Lebendig genug geht es zu, eben wie bei Shakespeare: Da gibt es
heuchlerische Philosophiestudenten und obrigkeitsmüde Soldaten, eine
resignierende Alte (Kismara Pessatti) und daneben die Amme der Poppea,
Arnalta, eine Rockrolle, die Jean-Paul Fouchécourt skurril überdreht, es
gibt die treuherzig liebende Drusilla (Sandra Trattnigg) und den zwischen
seinen Gefühlen hin und her gerissenen Ottone (gekonnt unschlüssig der
Countertenor Franco Fagioli), schliesslich den überlegenen Stoiker Seneca
(László Polgár) und vor allem die tragische Intrigantin Ottavia.
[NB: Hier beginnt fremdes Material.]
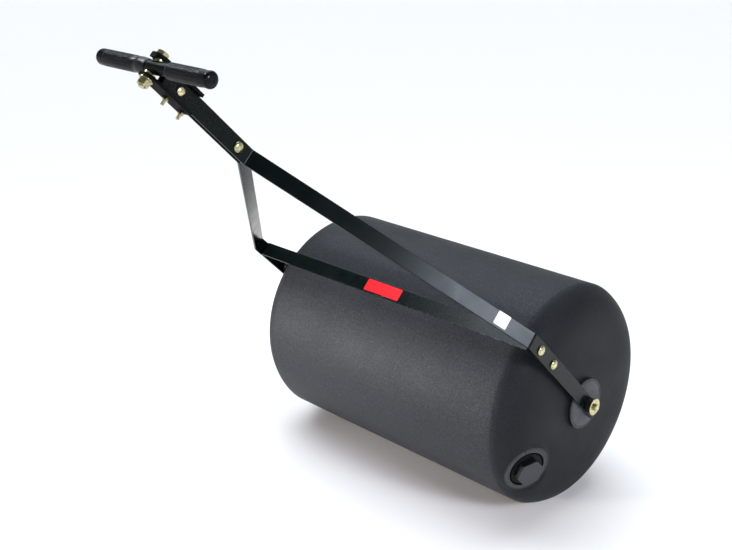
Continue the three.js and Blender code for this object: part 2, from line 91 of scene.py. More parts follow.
def seat_of(node, direction, side=None):
    """The place at a node's low end along direction, on its centre line, with the node's length
    and radius."""
    axes = facing(Vector(), direction, side)
    low, high = span(node, axes)
    middle = (low + high) / 2
    place = axes @ Matrix.Translation((middle.x, middle.y, low.z))
    return place, high.z - low.z, (high.x - low.x) / 2


AXLE_PLACE = facing(AXLE, RIGHT, Vector((0, 0, 1)))
PLUG_AT = Vector(JOINTS["plug_turn"]["pos_m"])
PLUG_AXIS = Vector(JOINTS["plug_turn"]["axis"])
PLUG_PLACE = facing(PLUG_AT, PLUG_AXIS, Vector((0, 0, 1)))
HUB_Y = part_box("drum_shell")[1].y


# ---- Dimensions of the drum ----

DRUM_RADIUS = AXLE.z
RIM_Y = 0.302  # the straight rolling face ends here
DOME_DEPTH = 0.052
DOME_RADIAL_POWER = 8
DOME_AXIAL_POWER = 1.2
HUB_RADIUS = 0.051
HUB_DISC_RADIUS = 0.047  # a shallow groove runs around the disc
HUB_FOOT = 0.004  # the step from the hub's side to the dome
AXLE_BORE = 0.0103
AXLE_TUBE_RADIUS = 0.017
DRUM_WALL = 0.006

PORT_RADIUS = 0.026
POCKET_RADIUS = 0.038
POCKET_DEPTH = 0.006
LIP_RADIUS = 0.044
BLEND_RADIUS = 0.057  # the boss has run out into the dome here
BOSS_DEPTH = 0.018


# ---- Outlines ----

def quarter_turn(steps):
    """Angles from 0 to a right angle in even steps, in radians."""
    return [math.radians(90 * i / steps) for i in range(steps + 1)]


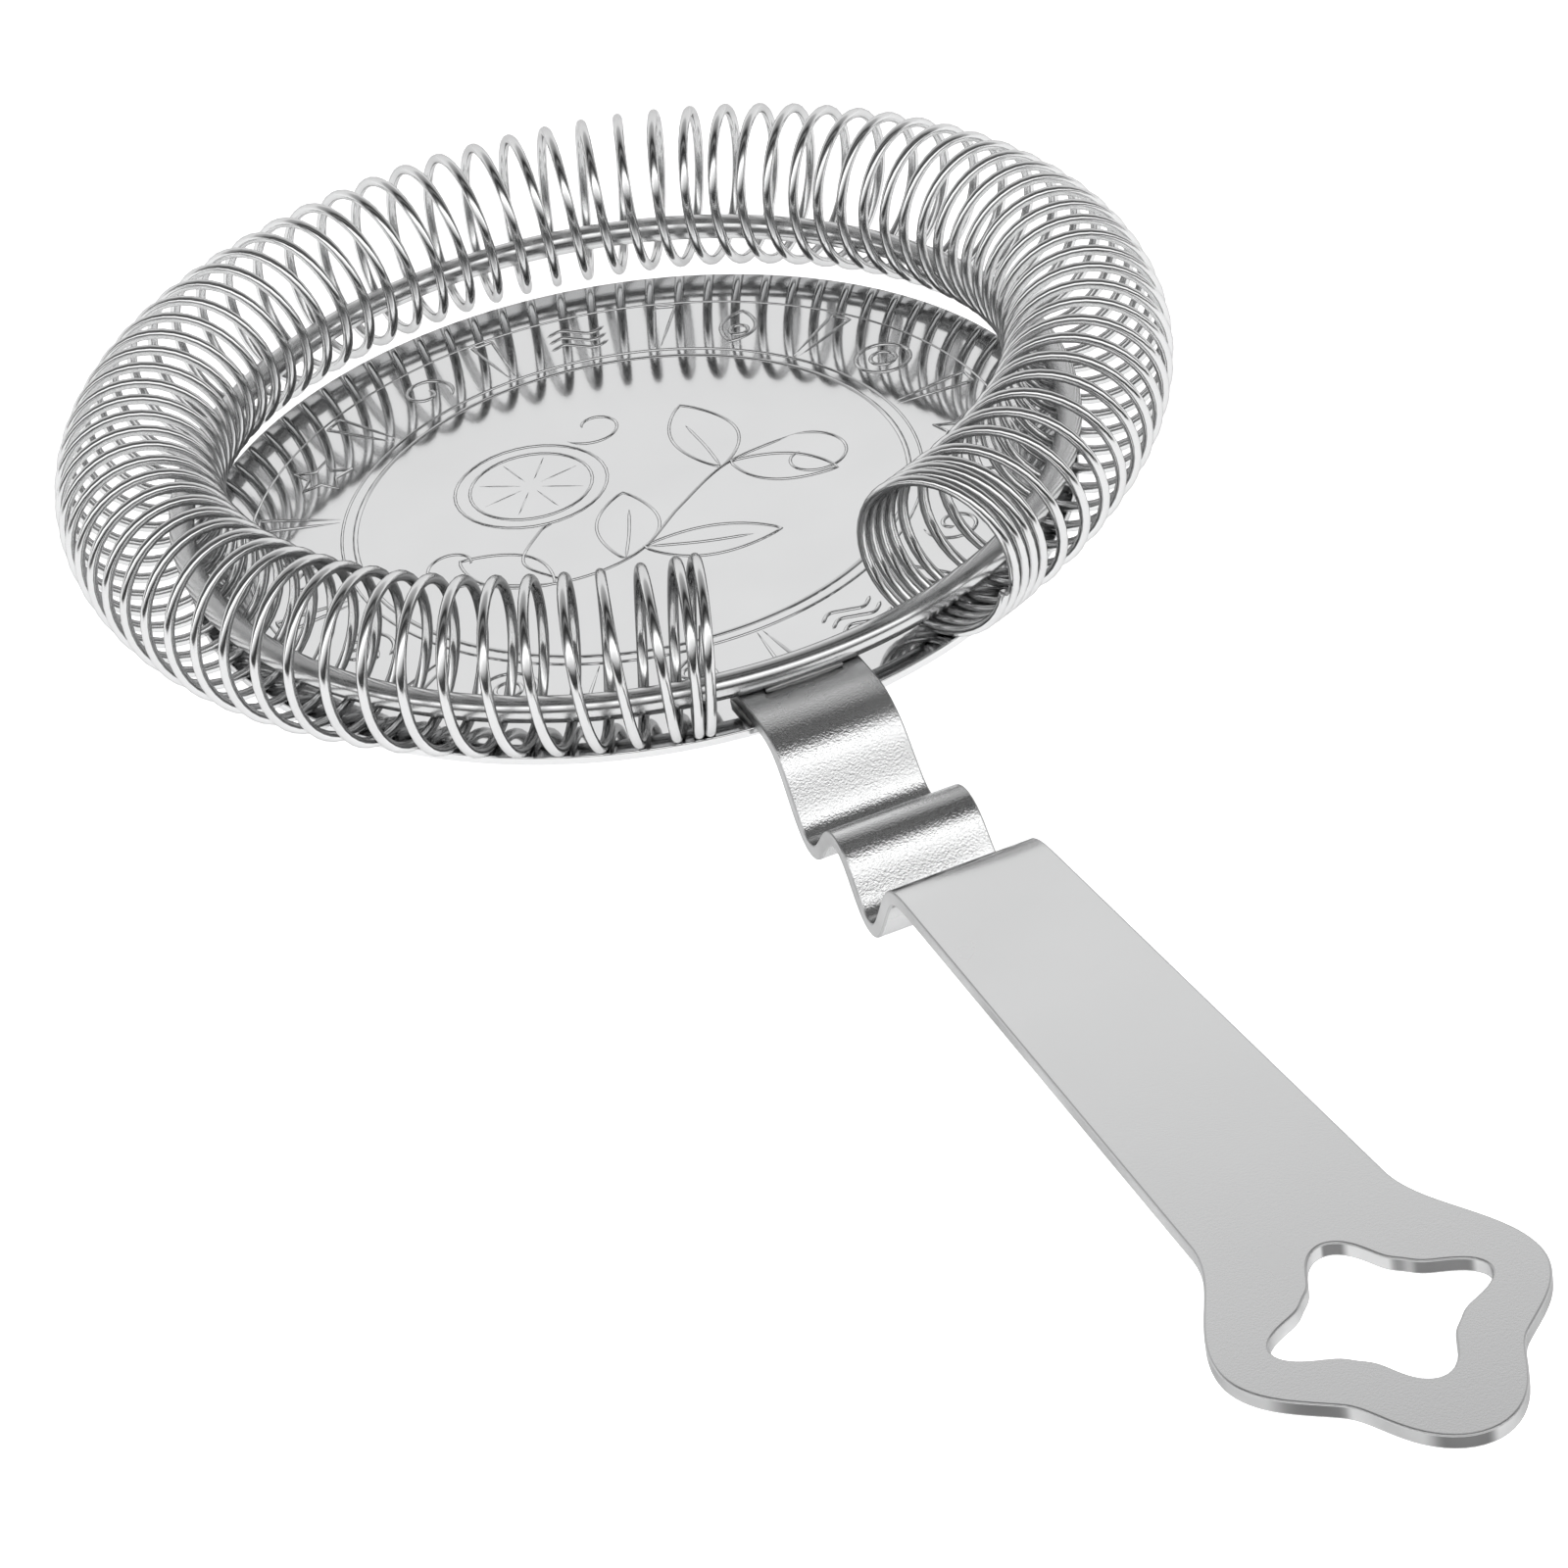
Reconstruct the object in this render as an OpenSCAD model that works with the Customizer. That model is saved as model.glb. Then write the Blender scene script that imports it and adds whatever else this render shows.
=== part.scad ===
// Hawthorne strainer: a stamped round plate, a wire ring standing on the inner
// end of a crimped strap handle, and a coil spring threaded loosely on the ring.
//
// Frame: +Z up, the spring side of the plate faces up. Origin at the centre of
// the plate's underside. The handle runs along -Y. Units are millimetres.

/* [Plate] */
// Diameter of the round plate
plate_d = 76; // [74:0.5:78]
// Sheet thickness of the plate
plate_t = 0.8; // [0.6:0.1:1]
// Radius of the plain centre field (inside the inner border line)
medallion_r = 23.7; // [20:0.1:24]
// Gap between the two border lines of the centre field
border_gap = 1.15; // [0.8:0.05:1.6]
// Height of the stamped relief above the plate
relief_h = 0.12; // [0.05:0.01:0.14]
// Width of a stamped line
relief_w = 0.35; // [0.2:0.05:0.5]
// Angle of the first sector divider, seen from above
divider_start = 2.1; // [0:0.1:30]

/* [Ring] */
// Diameter of the ring's wire
ring_wire_d = 2.2; // [2:0.05:2.2]
// Radius of the ring, to the wire's centre line
ring_r = 38; // [37.9:0.05:38.1]
// Sideways offset of the ring's centre from the plate's centre
ring_x = 1; // [0.9:0.05:1.1]
// Offset of the ring's centre away from the handle
ring_y = 3.3; // [3.2:0.05:3.4]
// Rise of the ring from the handle side to the far side
ring_rise = 0.8; // [0.7:0.05:1]

/* [Spring] */
// Wire diameter of the coil spring
spring_wire_d = 0.9; // [0.8:0.02:0.92]
// Radius of one turn, to the wire's centre line
turn_r = 6.8; // [6.78:0.01:6.82]
// Radius of the circle the spring is bent round
spring_r = 39.4; // [39.3:0.05:39.5]
// Offset of that circle's centre away from the handle
spring_y = 4; // [3.9:0.05:4.1]
// Height of that circle above the top of the plate
spring_h = 7.2; // [7.18:0.01:7.24]
// Number of whole turns
turns = 82; // [60:1:82]
// Angle of the spring's free end to the right of the handle
spring_start = -73.8; // [-74:0.1:-70]
// Angle of the spring's end beside the handle's left edge
spring_end = 258.2; // [256:0.1:258.2]
// Angle taken by the one closed turn at each end
closed_turn = 1.7; // [1.65:0.01:1.9]

/* [Handle] */
// Thickness of the handle strip
strap_t = 1.2; // [1.18:0.01:1.22]
// Width of the strip on the plate
strap_w_in = 10.6; // [10:0.1:10.8]
// Width of the strip where the flat grip starts
strap_w_mid = 12.2; // [11:0.1:13]
// Width of the strip where it meets the looped end
strap_w_out = 14.8; // [13:0.1:16]
// Sideways offset of the handle's centre line
strap_x = 0.3; // [0.2:0.05:0.4]
// Inner end of the strip, measured from the plate's centre
strap_in = 32.2; // [32.1:0.1:32.8]
// Distance from the plate's centre to the first bend
bend_y = 41; // [40.8:0.1:41.5]
// Distance from the plate's centre to the start of the flat grip
grip_y = 64.9; // [64:0.1:66]
// Depth of the two grooves below the strip on the plate
groove_depth = 8.8; // [7:0.1:9.5]
// Upward slope of the flat grip, degrees
grip_slope = 2.5; // [0:0.1:5]
// Distance from the plate's centre to the centre of the looped end
loop_y = 129.4; // [118:0.5:140]
// Reach of the looped end to each side
loop_side = 11.9; // [11:0.1:13]
// Reach of the looped end at its tip
loop_tip = 14.4; // [13:0.1:15.5]
// Radius of the looped end between its lobes
loop_waist = 9.9; // [9.6:0.1:10.5]
// Reach of the four points of the cut-out
hole_point = 8.1; // [7:0.1:8.4]
// Radius of the cut-out between its points
hole_waist = 5.3; // [4.6:0.1:5.6]

/* [Welds] */
// Length of the weld beads that hold the ring on the strip
ring_bead_l = 7; // [4:0.5:8]
// Leg of the small beads along the strip's edges
edge_bead = 0.5; // [0.3:0.05:0.6]

/* [View] */
// Which piece to draw, or "all"

/* [Hidden] */
plate_r = plate_d / 2;
strap_top = plate_t + strap_t;
ring_touch_gap = 0.01;                  // keeps ring and strip from overlapping
ring_front_y = ring_y - ring_r;         // where the ring crosses the strip
ring_front_z = strap_top + ring_wire_d / 2 + ring_touch_gap;
ring_tilt = asin(ring_rise / (2 * ring_r));

STEEL = [0.78, 0.79, 0.80];
SPRING_STEEL = [0.72, 0.73, 0.74];
SATIN = [0.70, 0.71, 0.72];
WELD = [0.60, 0.60, 0.61];

// ---------------------------------------------------------------- plate
divider_n = 12;
divider_in = medallion_r + border_gap + 0.4;    // inner end of a divider
divider_out = strap_in - 0.3;                   // stops short of the strip and the spring
divider_w_out = 1.9;                            // a divider widens outwards

module border_line(r) {
    translate([0, 0, plate_t]) linear_extrude(relief_h) difference() {
        circle(r = r + relief_w / 2, $fn = 180);
        circle(r = r - relief_w / 2, $fn = 180);
    }
}

// One tapered divider: a narrow ridge with a groove down its middle.
module divider() {
    groove = 0.3;
    translate([0, 0, plate_t]) linear_extrude(relief_h) difference() {
        polygon([[divider_in, -relief_w], [divider_out, -divider_w_out / 2],
                 [divider_out, divider_w_out / 2], [divider_in, relief_w]]);
        polygon([[divider_in + 1.5, -0.02], [divider_out - groove, groove - divider_w_out / 2],
                 [divider_out - groove, divider_w_out / 2 - groove], [divider_in + 1.5, 0.02]]);
    }
}

module strainer_plate() color(STEEL) union() {
    cylinder(r = plate_r, h = plate_t, $fn = 180);
    border_line(medallion_r);
    border_line(medallion_r + border_gap);
    for (i = [0 : divider_n - 1]) rotate(divider_start + i * 360 / divider_n) divider();
}

// ----------------------------------------------------------------- ring
module ring_solid(wire_d)
    translate([ring_x, ring_front_y, ring_front_z]) rotate([ring_tilt, 0, 0])
        translate([0, ring_r, 0]) rotate_extrude($fn = 180)
            translate([ring_r, 0]) circle(d = wire_d, $fn = 48);

module retaining_ring() color(STEEL) ring_solid(ring_wire_d);

// --------------------------------------------------------------- spring
seg = 12;                               // straight pieces in one turn
sides = 5;                              // sides of the drawn wire
first_angle = -15;                      // where on the turn the wire starts
end_steps = 5;                          // pieces after the last whole turn
steps = turns * seg + end_steps;
open_span = spring_end - spring_start - 2 * closed_turn;

// Angle round the ring after k pieces: one closed turn at each end.
function sweep(k) = k <= seg ? closed_turn * k / seg
    : k >= steps - seg ? spring_end - spring_start - closed_turn * (steps - k) / seg
    : closed_turn + open_span * (k - seg) / (steps - 2 * seg);
// The wire runs over the top, down the outside and back under the ring.
function turn_angle(k) = first_angle - 360 * k / seg;
function turn_dir(a, p) = [cos(p) * cos(a), cos(p) * sin(a), sin(p)];
function ring_dir(a) = [-sin(a), cos(a), 0];

// A corner of the wire's cross-section at piece k.
function wire_corner(k, j) =
    let (a = spring_start + sweep(k), p = turn_angle(k), q = 360 * j / sides,
         centre = [spring_r * cos(a), spring_r * sin(a), 0] + turn_r * turn_dir(a, p),
         r = spring_wire_d / 2)
    centre + r * cos(q) * turn_dir(a, p) + r * sin(q) * ring_dir(a);

module spring_coil() color(SPRING_STEEL)
    translate([ring_x, spring_y, plate_t + spring_h])
    polyhedron(
        points = [for (k = [0 : steps]) for (j = [0 : sides - 1]) wire_corner(k, j)],
        faces = concat(
            [[for (j = [0 : sides - 1]) j]],
            [for (k = [0 : steps - 1]) for (j = [0 : sides - 1])
                [k * sides + j, (k + 1) * sides + j, k * sides + (j + 1) % sides]],
            [for (k = [0 : steps - 1]) for (j = [0 : sides - 1])
                [k * sides + (j + 1) % sides, (k + 1) * sides + j,
                 (k + 1) * sides + (j + 1) % sides]],
            [[for (j = [sides - 1 : -1 : 0]) steps * sides + j]]),
        convexity = 20);

// --------------------------------------------------------------- handle
// Centre line of the strip seen from the side, as [distance out, height].
mid_z = plate_t + strap_t / 2;
crimp = (grip_y - bend_y) / 24;         // stretches the two grooves with the length
strap_end = loop_y + loop_tip + 4;
side_line = [
    [strap_in, mid_z],
    [bend_y, mid_z],
    [bend_y + 5.6 * crimp, mid_z - groove_depth],
    [bend_y + 12.5 * crimp, mid_z - 0.4],
    [bend_y + 18 * crimp, mid_z - groove_depth],
    [grip_y, mid_z + 0.4],
    [strap_end, mid_z + 0.4 + (strap_end - grip_y) * tan(grip_slope)]];
bend_r = [0, 3, 2.2, 2.2, 1.9, 2, 0];   // bend radius at each corner
arc_n = 8;                              // straight pieces in one bend

function unit(v) = v / norm(v);
function heading(v) = atan2(v[1], v[0]);
function cross2(a, b) = a[0] * b[1] - a[1] * b[0];
// Headings along the bend at corner i, and its start and centre.
function corner_in(i) = unit(side_line[i] - side_line[i - 1]);
function corner_out(i) = unit(side_line[i + 1] - side_line[i]);
function corner_turn(i) = asin(max(-1, min(1, cross2(corner_in(i), corner_out(i)))));
function wide_turn(i) = corner_in(i) * corner_out(i) < 0
    ? sign(corner_turn(i)) * (180 - abs(corner_turn(i))) : corner_turn(i);
function bend_pt(i, s, side) =
    let (turn = wide_turn(i), r = bend_r[i], sg = sign(turn),
         d_in = corner_in(i), n_in = [-d_in[1], d_in[0]] * sg,
         start = side_line[i] - d_in * r * tan(abs(turn) / 2),
         centre = start + n_in * r,
         h = heading(d_in) + turn * s,
         n = [-sin(h), cos(h)])
    centre - n * sg * r + n * side * strap_t / 2;
function end_pt(i, d, side) = side_line[i] + [-d[1], d[0]] * side * strap_t / 2;
last = len(side_line) - 1;
function side_pts(side) = concat(
    [end_pt(0, corner_out(0), side)],
    [for (i = [1 : last - 1]) for (s = [0 : arc_n]) bend_pt(i, s / arc_n, side)],
    [end_pt(last, corner_in(last), side)]);
function reversed(v) = [for (i = [len(v) - 1 : -1 : 0]) v[i]];

module strap_side() {
    half = loop_side + 2;
    rotate([90, 0, -90]) translate([0, 0, -half]) linear_extrude(2 * half)
        polygon(concat(side_pts(1), reversed(side_pts(-1))));
}

// Outline of the looped end, by angle; 0 points right, -90 at the tip.
function wrap(a) = a - 360 * round(a / 360);
function bump(a, width) = abs(wrap(a)) >= width ? 0 : pow(cos(wrap(a) * 90 / width), 2);
function loop_radius(a) = loop_waist
    + (loop_side - loop_waist) * (bump(a, 48) + bump(a - 180, 48))
    + (loop_tip - loop_waist) * bump(a + 90, 43);
function hole_radius(a) = hole_waist + (hole_point - hole_waist) * pow((1 + cos(4 * a)) / 2, 1.7);
function loop_pt(r, a) = [r * cos(a), r * sin(a) - loop_y];
loop_step = 3.75;                       // angle between points of the looped end
tip_edge = [for (a = [-loop_step : -loop_step : loop_step - 180]) loop_pt(loop_radius(a), a)];
hole_edge = [for (a = [0 : loop_step : 360 - loop_step]) loop_pt(hole_radius(a), a)];

// The grip flares into the loop along an S-shaped edge.
neck_l = 13;
neck_n = 12;
function flare(t) = strap_w_out / 2 + (loop_side - strap_w_out / 2) * (1 - cos(180 * t)) / 2;
right_edge = concat(
    [[strap_w_in / 2, 1 - strap_in], [strap_w_in / 2, -bend_y], [strap_w_mid / 2, -grip_y]],
    [for (i = [0 : neck_n]) [flare(i / neck_n), neck_l * (1 - i / neck_n) - loop_y]]);
left_edge = [for (p = reversed(right_edge)) [-p[0], p[1]]];

module strap_plan() difference() {
    polygon(concat(right_edge, tip_edge, left_edge));
    polygon(hole_edge);
}

module handle_strap() color(SATIN) translate([strap_x, 0, 0]) intersection() {
    strap_side();
    translate([0, 0, -20]) linear_extrude(60) strap_plan();
}

// ---------------------------------------------------------------- welds
// Two beads, one each side of the ring, where it stands on the strip.
module ring_weld_beads() color(WELD) difference() {
    for (side = [-1, 1]) translate([ring_x * 0.5, ring_front_y, strap_top])
        rotate([90, 0, 90]) translate([0, 0, -ring_bead_l / 2]) linear_extrude(ring_bead_l)
            polygon([[side * 0.45, 0], [side * 1.75, 0], [side * 1.5, 0.45],
                     [side * 1.15, 0.95], [side * 0.7, 0.8]]);
    ring_solid(ring_wire_d);
}

// Two small beads where the strip's long edges meet the plate.
module strap_weld_beads() color(WELD) {
    bead_from = -37.4;
    bead_to = -33.2;
    for (side = [-1, 1]) translate([strap_x + side * strap_w_in / 2, bead_from, plate_t])
        rotate([-90, 0, 0]) linear_extrude(bead_to - bead_from)
            polygon([[0, 0], [side * edge_bead, 0], [side * edge_bead * 0.55, -edge_bead * 0.55],
                     [0, -edge_bead]]);
}

strainer_plate();
retaining_ring();
spring_coil();
handle_strap();
ring_weld_beads();
strap_weld_beads();
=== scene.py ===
"""Hawthorne strainer: stamped plate, wire ring, coil spring and crimped strap handle."""
import math

import bmesh
import bpy
import numpy as np
from mathutils import Matrix, Vector, noise


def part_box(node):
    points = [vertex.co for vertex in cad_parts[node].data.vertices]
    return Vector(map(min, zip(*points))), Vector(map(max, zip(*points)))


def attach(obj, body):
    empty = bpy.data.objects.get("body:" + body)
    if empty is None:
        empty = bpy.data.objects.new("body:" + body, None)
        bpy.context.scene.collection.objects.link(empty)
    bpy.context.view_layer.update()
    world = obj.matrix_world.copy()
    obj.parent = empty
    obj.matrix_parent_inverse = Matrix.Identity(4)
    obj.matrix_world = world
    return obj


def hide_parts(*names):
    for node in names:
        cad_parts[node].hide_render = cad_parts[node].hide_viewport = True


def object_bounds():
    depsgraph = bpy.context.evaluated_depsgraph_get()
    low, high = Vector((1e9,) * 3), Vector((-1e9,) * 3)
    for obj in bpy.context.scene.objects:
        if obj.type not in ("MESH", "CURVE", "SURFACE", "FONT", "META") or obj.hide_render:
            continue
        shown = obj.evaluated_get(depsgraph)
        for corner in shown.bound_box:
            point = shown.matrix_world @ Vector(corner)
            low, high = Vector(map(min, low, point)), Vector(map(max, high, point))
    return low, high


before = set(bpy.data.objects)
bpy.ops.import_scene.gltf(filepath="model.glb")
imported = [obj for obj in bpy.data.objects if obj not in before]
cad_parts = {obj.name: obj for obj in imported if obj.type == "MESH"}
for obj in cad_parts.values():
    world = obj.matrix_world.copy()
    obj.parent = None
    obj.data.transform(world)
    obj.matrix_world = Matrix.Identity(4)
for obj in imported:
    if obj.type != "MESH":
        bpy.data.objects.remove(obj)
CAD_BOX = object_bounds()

MM = 0.001
TAU = 2 * math.pi

# ------------------------------------------------------------ sizes, in millimetres
plate_low, plate_high = [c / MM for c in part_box("strainer_plate")]
ring_low, ring_high = [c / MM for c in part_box("retaining_ring")]
strap_low, strap_high = [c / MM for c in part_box("handle_strap")]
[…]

Ihr
verleiht Francesca Provvisionato eine stilles Pathos, das von feinsten
Seufzern aus zu grosser Geste aufsteigt. Selbst die Falschheit kann hier
Grösse entwickeln. Da Harnoncourt den Nerone in seiner Bühnenfassung von
einem Tenor singen lässt, erleben wir mit Jonas Kaufmann tatsächlich einen
virilen lateinischen Macho, der zudem verführerisch singt.
Ein guter Ersatz für Kasarova
Zur Premiere packte sich die Grippe die Protagonistin: Schade natürlich,
doch man hatte Glück im Unglück. Wenn man nicht wüsste, dass Vesselina
Kasarova sechs Woche detailliertest an der Rolle der Poppea geprobt hat und
dass sie allein mit ihrer so souveränen Gestaltungsweise sicher eine höchst
persönliche Note hineingebracht hätte, man würde an diesem Abend wenig
vermissen. Juanita Lascarro, die innerhalb von zwei Tagen einsprang, geht
voll in diesem Konzept auf, spielt leicht und anzüglich, sie strebt ganz
kindlich und direkt an die Macht, und sie singt leise und intensiv. Ein
guter Ersatz.
Das überhaupt einmal mehr: dieses wunderbar leise Singen und Deklamieren. Es
gewinnt an diesem Abend allmählich wieder die alte Bedeutung. Zunächst
musste sich das Ohr erst wieder an den Klang des auf Publikumshöhe
hochgefahrenen Orchesters La Scintilla gewöhnen, zunächst klang das auch
eine Spur zu laut - aber allmählich wurde dieses Ensemblespiel doch immer
intimer. Und dann waren alle die Eigenschaften jenes Musizierens wieder
vereinigt, das uns vor bald dreissig Jahren so fasziniert hatte: dieses
leichte verspielte Agieren, Rezitieren und Singen, das den Worten und Tönen
so viel Platz lässt, dass sie sich auf kleinstem Raum entfalten können.